Appelé à Paris par la direction clandestine du Parti communiste, il devient, sous les ordres du colonel Ouzoulias, l’organisateur des « Bataillons de la Jeunesse ». Il va donner en personne l’exemple spectaculaire de l’action armée contre l’ennemi en abattant au métro Barbès un officier allemand, Alfons Moser, le 21 août 1941. Le même jour, le quotidien « le Matin » avait publié en première page un communiqué du Commandement militaire allemand en France : « Pour activité en faveur de l’ennemi, le juif Samuel Tyszelmann et le nommé Henri Gautherot, tous deux domiciliés à Paris, ont été condamnés à mort. Ils avaient participé à une manifestation communiste dirigée contre les troupes d’occupation allemandes. En exécution de l’arrêt, ils ont été fusillés. » Tyszelmann et Gautherot étaient deux camarades de Pierre Georges.

L’exemple de l’action armée

Et la Résistance continue. Elle se développe. Celui qui deviendra Fabien organise dans le département du Doubs ce qui sera le premier maquis de France. Blessé, il parvient à échapper à l’assaut en se jetant dans le Doubs. Il rejoint Paris, y est arrêté, passe par diverses prisons, dont celle de Dijon, est finalement interné au fort de Romainville. Sa femme, Andrée, est incarcérée également. Elle sera déportée à Ravensbrück. Fabien, lui, dont le père a été fusillé comme otage au Mont Valérien, parvient à s’évader de Romainville dans des circonstances acrobatiques.

Au début de 1943, il est de nouveau en Franche-Comté. Vers la fin de l’année, dans une situation devenue brûlante, toutes les polices le recherchant, il m’annonce son départ pour le centre de la France, sans autre précision, bien entendu. Je le remplace. Arrêté et déporté sans que l’ennemi ne parvienne à connaître mon rôle, je ne le reverrai plus, sinon sur la photo de lui qui est affichée dans l’un des bureaux de la Feldgendarmerie où je serai interrogé.
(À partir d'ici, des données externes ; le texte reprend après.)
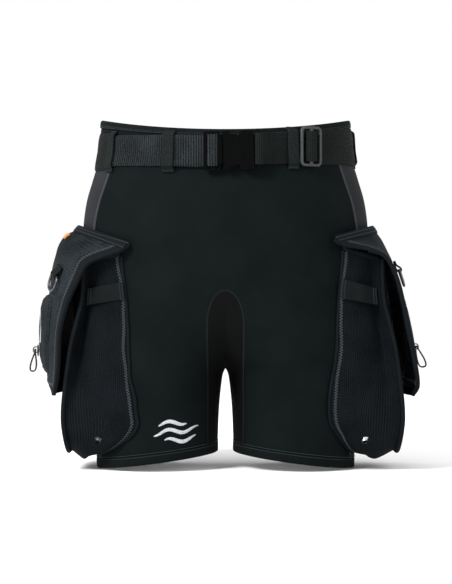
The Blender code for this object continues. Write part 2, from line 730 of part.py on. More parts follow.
def make_pocket_bag(side):
    """Bellows gusset, outer panel, piping, strap, grommet and loop patch of one pocket."""
    steps = spread(0, 1, 37)
    across = [0, 0.25, 0.5, 0.75, 1]
    outer = [[gusset_section(t, w, side, 0) for w in across] for t in steps]
    inner = [[gusset_section(t, w, side, GUSSET_THICKNESS) for w in across] for t in steps]
    make_object("pocket_gusset_" + side, shell_mesh(outer, inner), "pocket_cloth")

    up = [0.0, 0.02, 0.06, 0.11, 0.165, 0.25, 0.37, 0.5, 0.63, 0.76, 0.88, 1.0]
    grid = spread(-1, 1, 9)
    outer = [[panel_point(u, v, side, 0) for u in grid] for v in up]
    inner = [[panel_point(u, v, side, GUSSET_THICKNESS) for u in grid] for v in up]
    make_object("pocket_panel_" + side, shell_mesh(outer, inner), "pocket_cloth")

    sections = []
    for t in steps:
        y, height, lean = pocket_path(t)
        centre = Vector((SIDES[side] * piping_x(height, side), y, height))
        outwards = Vector((0, *lean))
        sections.append([centre + outwards * (1.7 + 1.3 * math.cos(turn))
                         + Vector((1.3 * math.sin(turn), 0, 0))
                         for turn in spread(0, math.radians(300), 6)])
    make_object("pocket_piping_" + side, sweep_mesh(sections), "binding")

    straight = pocket_length()
    strap_spans = ((0.1, 0.88), ((POCKET_TOP - STRAP_HEIGHT - STRAP_WIDTH / 2) / straight,
                                 (POCKET_TOP - STRAP_HEIGHT + STRAP_WIDTH / 2) / straight))
    surface_patch("pocket_strap_" + side, "webbing_fine",
                  lambda w, t, off: gusset_section(t, w, side, -off),
                  strap_spans, (5, 2), (GAP + WEBBING_THICKNESS, GAP))
    surface_patch("loop_patch_" + side, "hook_and_loop",
                  lambda u, v, off: panel_point(u, v, side, -off),
                  ((-0.55, 0.55), (0.38, 0.54)), (7, 3), (GAP + 1.4, GAP))
    make_grommet(side)


def make_grommet(side):
    """The eyelet that drains the pocket, low down at the front."""
    place = 0.375
    centre = gusset_section(place, 0.5, side, 0)
    along = (gusset_section(place + 0.01, 0.5, side, 0) - centre).normalized()
    across = (gusset_section(place, 0.6, side, 0) - centre).normalized()
    out = Vector((0, *pocket_path(place)[2]))
    sections = []
    for index in range(16):
        turn = 2 * math.pi * index / 16
        lean = along * math.cos(turn) + across * math.sin(turn)
        sections.append([centre + lean * radius + out * lift for radius, lift in
                         ((3.0, 1.0), (3.0, 2.2), (6.0, 2.0), (6.0, 1.0))])
    make_object("drain_grommet_" + side, sweep_mesh(sections, closed=True), "steel")


def flap_point(u, v, side, outward=0.0):
    """Point on the flap's mid surface: u front to back, v from the thigh to the free edge."""
    mid_x, mid_z = smooth_pair(FLAP_MID[side], v)
    edge_x, edge_z = smooth_pair(FLAP_EDGE[side], v)
    share = abs(u) ** 2.2
    y = u * smooth_value(FLAP_HALF_WIDTH[side], v)
    z = mid_z * (1 - share) + edge_z * share
    x = max(mid_x * (1 - share) + edge_x * share, leg_x(y, z) + FLAP_TO_LEG)
    point = Vector((SIDES[side] * x, y, z))
    if outward:
        point += outward * flap_normal(u, v, side)
    return point


def flap_normal(u, v, side):
    """Unit normal of the flap, pointing away from the leg."""
    step = 0.01
    u0, u1 = max(u - step, -1), min(u + step, 1)
    v0, v1 = max(v - step, 0), min(v + step, 1)
    along = flap_point(u1, v, side) - flap_point(u0, v, side)
    down = flap_point(u, v1, side) - flap_point(u, v0, side)
    return (down.cross(along) * SIDES[side]).normalized()


def pouch_point(u, v, side, outward):
    """Point above the zipped pouch's outer face, which swells from its edges."""
    start, end = POUCH_SPAN
    rise = min(v - start, end - v, 0.08) / 0.08
    swell = (1 - (u / POUCH_HALF_SPAN) ** 4) * math.sqrt(max(rise, 0))
    lift = FLAP_THICKNESS / 2 + 1.6 + (POUCH_DEPTH - 1.6) * swell
    return flap_point(u, v, side, lift + outward)


def fold_v(u):
    """Where the flap bends: high on the outer side, lower towards its two ends."""
    return FLAP_FOLD_MID + (FLAP_FOLD_EDGE - FLAP_FOLD_MID) * abs(u) ** 2


def flap_grid(side, limits, columns, outward, rows):
    """Grid of flap points between two v limits, each given as a function of u."""
    first, last = limits
    return [[flap_point(u, first(u) + (last(u) - first(u)) * row / (rows - 1), side, outward)
             for u in columns] for row in range(rows)]


def make_flap_sheets(side, hinge):
    """Yoke sewn to the thigh, hinged flap panel and the binding round its free edges."""
    half = FLAP_THICKNESS / 2
    columns = spread(-1, 1, 17)
    limits = (lambda u: 0.012, lambda u: fold_v(u) - 0.006)
    grids = [flap_grid(side, limits, columns, depth, 4) for depth in (half, -half)]
    make_object("flap_yoke_" + side, shell_mesh(*grids), "flap_cloth")

    columns = spread(-0.955, 0.955, 15)
    limits = (lambda u: fold_v(u) + 0.006, lambda u: 0.958)
    grids = [flap_grid(side, limits, columns, depth, 12) for depth in (half, -half)]
    make_object("flap_panel_" + side, shell_mesh(*grids), "flap_cloth", hinge)

    down = [max(v, FLAP_FOLD_EDGE + 0.008) for v in spread(fold_v(0.955) + 0.006, 0.958, 12)]
    route = [((-1, v), (-0.964, v)) for v in down]
    route += [((u, 1), (u * 0.964, 0.974)) for u in spread(-1, 1, 15)]
    route += [((1, v), (0.964, v)) for v in reversed(down)]
    half += 0.6
    sections = [[flap_point(*outer, side, half), flap_point(*outer, side, -half),
                 flap_point(*inner, side, -half), flap_point(*inner, side, half)]
                for outer, inner in route]
    make_object("flap_binding_" + side, sweep_mesh(sections), "binding", hinge)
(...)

Fabien prépare une évasion massive des patriotes enfermés à la prison de Blois, il dirige une école de cadres des FTPF dans l’Oise, il prépare la bataille du débarquement en Bretagne, il échappe mille fois à la mort. Et c’est la libération de Paris où il joue un rôle très important (il est une fois de plus blessé), notamment lors de la prise du palais du Luxembourg, l’un des points d’appui principaux de l’ennemi dans la capitale.

Sans perdre de temps, Fabien met sur pied le « 1er régiment de Paris » qui va devenir le « Groupe tactique Lorraine » (mais tout le monde parle de « la colonne Fabien »). Le général de Lattre de Tassigny va en faire le 151e régiment d’infanterie. Il a pour Fabien la plus vive admiration, il souhaiterait qu’on le nomme général.

Et c’est la catastrophe. Dans des circonstances qui n’ont jamais vraiment été éclaircies, une mine explose à l’état-major du colonel Fabien, le 27 décembre 1944, vers 21 h 20, à Habsheim, sur les bords du Rhin que l’armée française s’apprêtait à franchir. Avec Fabien, meurent le lieutenant-colonel Dax-Pimpaud, le capitaine Blanco, le capitaine Lebon, le capitaine Katz, Gilberte Lavaire, qui avait été l’agent de liaison de Fabien depuis 1943 et assurait son secrétariat à l’état-major. Il y eut, en outre, neuf blessés.

Le 3 janvier 1944, le colonel Fabien, le lieutenant-colonel Dax et le capitaine Lebon, ses plus proches compagnons, étaient inhumés au Père-Lachaise, après des cérémonies au Val-de-Grâce et à l’Hôtel de Ville de Paris. Une foule immense assiste à ces obsèques officielles, de caractère militaire, en présence des plus hauts représentants de la Résistance et de l’Etat.

Fabien aurait détesté que l’on parle de lui comme d’un héros. Il le fut cependant. Il reste en tout cas un exemple, à condition de trouver dans sa vie ce qui en fut l’essentiel. « Quand le futur a du mal à se frayer son chemin, quand la résignation est à la mode, leur exemple (celui des jeunes résistants), peut nous être utile », a écrit le poète Francis Combes. « Si hier le courage était de prendre les armes, peut-être est-il aujourd’hui de s’engager, face à la crise et au déclin national, dans une nouvelle Résistance. Peut-être est-il de ne pas baisser les bras, de remettre en cause les idées reçues, de lutter et d’essayer d’inventer notre avenir. » (1).

(1) In préface au livre de Pierre Durand « Qui a tué Fabien ? » (Messidor, 1985).